Gridlock? Congress Getting Along on Community Bank Reg Relief

20131122 Gridlock

What gridlock? While bipartisanship can be hard to come by here in Washington, members of Congress from both sides of the aisle have found common ground on an issue near and dear to my heart: regulatory relief for community banks.

The latest example is this week’s House Financial Services Committee markup. The committee approved two bills that advance long-sought provisions in ICBA’s Plan for Prosperity regulatory relief platform.

One (H.R. 2446) would change the structure of the Consumer Financial Protection Bureau so that it is governed by a five-member commission rather than a single director. The other (H.R. 3193) would strengthen the Financial Services Oversight Council’s review standard for CFPB rules. Together, these bills would provide for a greater variety of views and expertise on CFPB rulemaking, more input from the prudential banking regulators and, ultimately, balanced rules.

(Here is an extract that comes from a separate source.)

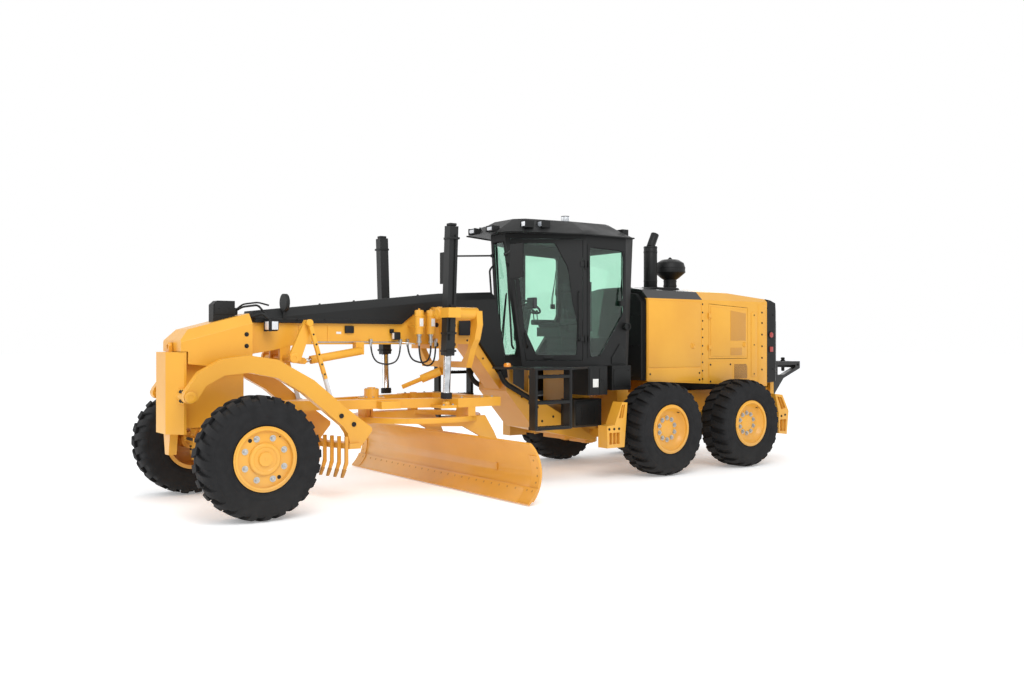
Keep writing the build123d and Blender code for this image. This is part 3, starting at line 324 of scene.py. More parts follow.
# Bolts: hexagon heads on round washers, blackened on the frame, hood and cover, zinc-plated on the
# blade gear and wheels. Those here hold the nose, the saddle's cheeks and the axle's pin caps.
def toned(name, dark, light, roughness, metallic=0.0, coat=0.0, scale=12.0, grain=0.05, sheen=0.5):
    """A plain finish of two close shades, with a fine grain."""
    material, tree, shader, coords = finish_of(name, roughness, metallic, coat, sheen)
    tone = shades(tree, noise_on(tree, coords, scale), dark, light)
    tint(tree, shader, tone)
    rough_between(tree, shader, noise_on(tree, coords, scale * 2), roughness * 0.85, roughness * 1.15)
    roughen(tree, shader, noise_on(tree, coords, 220.0, 1.0), grain)
    return material


def facing(place, direction):
    """Turns a shape drawn along +Z to point in a direction, and moves it to a place."""
    turn = Vector((0, 0, 1)).rotation_difference(Vector(direction)).to_matrix().to_4x4()
    return Matrix.Translation(place) @ turn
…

ICBA has long advocated these bills and looks forward to working with the rest of the House to advance them. But these aren’t the only bills that will be keeping us busy—and that’s a good thing.

Just last week the same committee passed a separate Plan for Prosperity measure that would allow more community banks and thrifts to benefit from the Small Bank Holding Company Policy Statement. Meanwhile, ICBA is working with the Senate to advance legislation to eliminate redundant mailings of annual privacy notices (H.R. 749), a Plan for Prosperity bill that’s a hair’s breadth from reaching the president’s desk.

With so many controversial issues swirling around the leaf-strewn streets of Washington these days, regulatory relief for community banks and their customers is a no-brainer. But that doesn’t mean community bankers can be complacent—nothing’s a cakewalk on Capitol Hill. That’s why ICBA recently conducted a grassroots blitz to maximize support for the CLEAR Relief Act (H.R. 1750/S. 1349), which incorporates a number of Plan for Prosperity provisions in one easy-to-swallow legislative package. Nearly 20 cosponsors have signed on to the bills in both chambers of Congress just this week, bringing the total number of cosponsors for the legislation to more than 100.

So rest assured, community bankers, our voice is being heard in Congress. There is momentum for our policies supporting economic growth and opposing regulatory red tape. But let’s keep up the hard work and carry meaningful relief from overregulation all the way through to the end. I know all of us share common ground on that—let’s leave no doubt that Congress does as well.